Print the entire listing. Each line must match the original exactly.
···
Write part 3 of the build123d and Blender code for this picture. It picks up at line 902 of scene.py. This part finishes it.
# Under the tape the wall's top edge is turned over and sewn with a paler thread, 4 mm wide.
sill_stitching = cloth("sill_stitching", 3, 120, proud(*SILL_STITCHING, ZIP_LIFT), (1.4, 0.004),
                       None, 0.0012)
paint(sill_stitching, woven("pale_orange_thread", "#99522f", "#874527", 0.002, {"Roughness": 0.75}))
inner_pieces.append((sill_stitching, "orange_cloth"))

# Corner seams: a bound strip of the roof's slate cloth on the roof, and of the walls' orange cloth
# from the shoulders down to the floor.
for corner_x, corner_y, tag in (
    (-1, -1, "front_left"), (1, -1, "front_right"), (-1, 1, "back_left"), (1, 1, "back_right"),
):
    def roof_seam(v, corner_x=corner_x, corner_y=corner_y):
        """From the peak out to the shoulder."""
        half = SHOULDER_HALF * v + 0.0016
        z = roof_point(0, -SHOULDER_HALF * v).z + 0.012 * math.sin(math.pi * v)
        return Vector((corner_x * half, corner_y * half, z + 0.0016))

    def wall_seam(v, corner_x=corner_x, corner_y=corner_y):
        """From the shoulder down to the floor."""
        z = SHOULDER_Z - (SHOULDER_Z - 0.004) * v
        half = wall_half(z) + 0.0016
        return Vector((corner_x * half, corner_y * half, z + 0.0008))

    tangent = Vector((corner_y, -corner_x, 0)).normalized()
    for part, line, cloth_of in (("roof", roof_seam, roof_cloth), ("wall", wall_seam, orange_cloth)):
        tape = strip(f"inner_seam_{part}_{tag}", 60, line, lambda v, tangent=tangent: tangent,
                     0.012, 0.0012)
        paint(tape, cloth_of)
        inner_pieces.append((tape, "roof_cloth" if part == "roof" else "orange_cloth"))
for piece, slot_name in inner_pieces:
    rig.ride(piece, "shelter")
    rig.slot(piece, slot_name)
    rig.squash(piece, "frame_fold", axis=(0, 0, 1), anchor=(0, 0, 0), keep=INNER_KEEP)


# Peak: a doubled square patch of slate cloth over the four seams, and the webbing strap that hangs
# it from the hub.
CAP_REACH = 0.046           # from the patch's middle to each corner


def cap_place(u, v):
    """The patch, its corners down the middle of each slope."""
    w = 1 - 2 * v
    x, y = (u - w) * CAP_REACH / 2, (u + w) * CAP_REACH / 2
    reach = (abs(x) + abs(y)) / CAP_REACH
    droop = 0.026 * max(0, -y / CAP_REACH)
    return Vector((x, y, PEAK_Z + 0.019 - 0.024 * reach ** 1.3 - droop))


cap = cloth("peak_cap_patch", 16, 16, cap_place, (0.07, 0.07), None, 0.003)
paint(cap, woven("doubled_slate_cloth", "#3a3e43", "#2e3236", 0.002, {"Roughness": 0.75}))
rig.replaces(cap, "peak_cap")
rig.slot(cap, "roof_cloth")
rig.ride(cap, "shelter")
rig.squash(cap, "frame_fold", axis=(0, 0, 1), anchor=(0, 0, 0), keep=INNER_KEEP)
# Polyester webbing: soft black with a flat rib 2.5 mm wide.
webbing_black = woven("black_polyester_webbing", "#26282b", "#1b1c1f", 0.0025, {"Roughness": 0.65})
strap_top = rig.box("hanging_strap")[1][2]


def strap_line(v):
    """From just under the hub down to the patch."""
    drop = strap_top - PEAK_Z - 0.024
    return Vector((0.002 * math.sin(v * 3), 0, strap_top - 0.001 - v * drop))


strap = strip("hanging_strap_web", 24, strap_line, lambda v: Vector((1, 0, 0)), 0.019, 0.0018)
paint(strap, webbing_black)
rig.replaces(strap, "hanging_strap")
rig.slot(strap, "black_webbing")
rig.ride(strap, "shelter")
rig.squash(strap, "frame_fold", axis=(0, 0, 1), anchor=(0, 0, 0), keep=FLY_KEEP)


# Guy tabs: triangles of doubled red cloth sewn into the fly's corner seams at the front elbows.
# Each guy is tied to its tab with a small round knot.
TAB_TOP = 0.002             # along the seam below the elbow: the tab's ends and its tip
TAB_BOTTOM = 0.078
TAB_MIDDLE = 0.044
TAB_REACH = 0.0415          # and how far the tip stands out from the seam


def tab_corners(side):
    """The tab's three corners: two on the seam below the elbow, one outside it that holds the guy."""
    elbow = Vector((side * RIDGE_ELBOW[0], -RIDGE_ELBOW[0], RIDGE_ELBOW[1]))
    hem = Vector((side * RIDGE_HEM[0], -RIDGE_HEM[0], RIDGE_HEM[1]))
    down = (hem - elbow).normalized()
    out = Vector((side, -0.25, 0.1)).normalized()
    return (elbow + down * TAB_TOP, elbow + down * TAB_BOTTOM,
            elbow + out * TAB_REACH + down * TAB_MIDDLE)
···
RESULT FOR THIS EXERCISE >>
Write part 3 of the build123d and Blender code for this picture. It picks up at line 902 of scene.py. This part finishes it.
# Under the tape the wall's top edge is turned over and sewn with a paler thread, 4 mm wide.
sill_stitching = cloth("sill_stitching", 3, 120, proud(*SILL_STITCHING, ZIP_LIFT), (1.4, 0.004),
                       None, 0.0012)
paint(sill_stitching, woven("pale_orange_thread", "#99522f", "#874527", 0.002, {"Roughness": 0.75}))
inner_pieces.append((sill_stitching, "orange_cloth"))

# Corner seams: a bound strip of the roof's slate cloth on the roof, and of the walls' orange cloth
# from the shoulders down to the floor.
for corner_x, corner_y, tag in (
    (-1, -1, "front_left"), (1, -1, "front_right"), (-1, 1, "back_left"), (1, 1, "back_right"),
):
    def roof_seam(v, corner_x=corner_x, corner_y=corner_y):
        """From the peak out to the shoulder."""
        half = SHOULDER_HALF * v + 0.0016
        z = roof_point(0, -SHOULDER_HALF * v).z + 0.012 * math.sin(math.pi * v)
        return Vector((corner_x * half, corner_y * half, z + 0.0016))

    def wall_seam(v, corner_x=corner_x, corner_y=corner_y):
        """From the shoulder down to the floor."""
        z = SHOULDER_Z - (SHOULDER_Z - 0.004) * v
        half = wall_half(z) + 0.0016
        return Vector((corner_x * half, corner_y * half, z + 0.0008))

    tangent = Vector((corner_y, -corner_x, 0)).normalized()
    for part, line, cloth_of in (("roof", roof_seam, roof_cloth), ("wall", wall_seam, orange_cloth)):
        tape = strip(f"inner_seam_{part}_{tag}", 60, line, lambda v, tangent=tangent: tangent,
                     0.012, 0.0012)
        paint(tape, cloth_of)
        inner_pieces.append((tape, "roof_cloth" if part == "roof" else "orange_cloth"))
for piece, slot_name in inner_pieces:
    rig.ride(piece, "shelter")
    rig.slot(piece, slot_name)
    rig.squash(piece, "frame_fold", axis=(0, 0, 1), anchor=(0, 0, 0), keep=INNER_KEEP)


# Peak: a doubled square patch of slate cloth over the four seams, and the webbing strap that hangs
# it from the hub.
CAP_REACH = 0.046           # from the patch's middle to each corner


def cap_place(u, v):
    """The patch, its corners down the middle of each slope."""
    w = 1 - 2 * v
    x, y = (u - w) * CAP_REACH / 2, (u + w) * CAP_REACH / 2
    reach = (abs(x) + abs(y)) / CAP_REACH
    droop = 0.026 * max(0, -y / CAP_REACH)
    return Vector((x, y, PEAK_Z + 0.019 - 0.024 * reach ** 1.3 - droop))


cap = cloth("peak_cap_patch", 16, 16, cap_place, (0.07, 0.07), None, 0.003)
paint(cap, woven("doubled_slate_cloth", "#3a3e43", "#2e3236", 0.002, {"Roughness": 0.75}))
rig.replaces(cap, "peak_cap")
rig.slot(cap, "roof_cloth")
rig.ride(cap, "shelter")
rig.squash(cap, "frame_fold", axis=(0, 0, 1), anchor=(0, 0, 0), keep=INNER_KEEP)
# Polyester webbing: soft black with a flat rib 2.5 mm wide.
webbing_black = woven("black_polyester_webbing", "#26282b", "#1b1c1f", 0.0025, {"Roughness": 0.65})
strap_top = rig.box("hanging_strap")[1][2]


def strap_line(v):
    """From just under the hub down to the patch."""
    drop = strap_top - PEAK_Z - 0.024
    return Vector((0.002 * math.sin(v * 3), 0, strap_top - 0.001 - v * drop))


strap = strip("hanging_strap_web", 24, strap_line, lambda v: Vector((1, 0, 0)), 0.019, 0.0018)
paint(strap, webbing_black)
rig.replaces(strap, "hanging_strap")
rig.slot(strap, "black_webbing")
rig.ride(strap, "shelter")
rig.squash(strap, "frame_fold", axis=(0, 0, 1), anchor=(0, 0, 0), keep=FLY_KEEP)


# Guy tabs: triangles of doubled red cloth sewn into the fly's corner seams at the front elbows.
# Each guy is tied to its tab with a small round knot.
TAB_TOP = 0.002             # along the seam below the elbow: the tab's ends and its tip
TAB_BOTTOM = 0.078
TAB_MIDDLE = 0.044
TAB_REACH = 0.0415          # and how far the tip stands out from the seam


def tab_corners(side):
    """The tab's three corners: two on the seam below the elbow, one outside it that holds the guy."""
    elbow = Vector((side * RIDGE_ELBOW[0], -RIDGE_ELBOW[0], RIDGE_ELBOW[1]))
    hem = Vector((side * RIDGE_HEM[0], -RIDGE_HEM[0], RIDGE_HEM[1]))
    down = (hem - elbow).normalized()
    out = Vector((side, -0.25, 0.1)).normalized()
    return (elbow + down * TAB_TOP, elbow + down * TAB_BOTTOM,
            elbow + out * TAB_REACH + down * TAB_MIDDLE)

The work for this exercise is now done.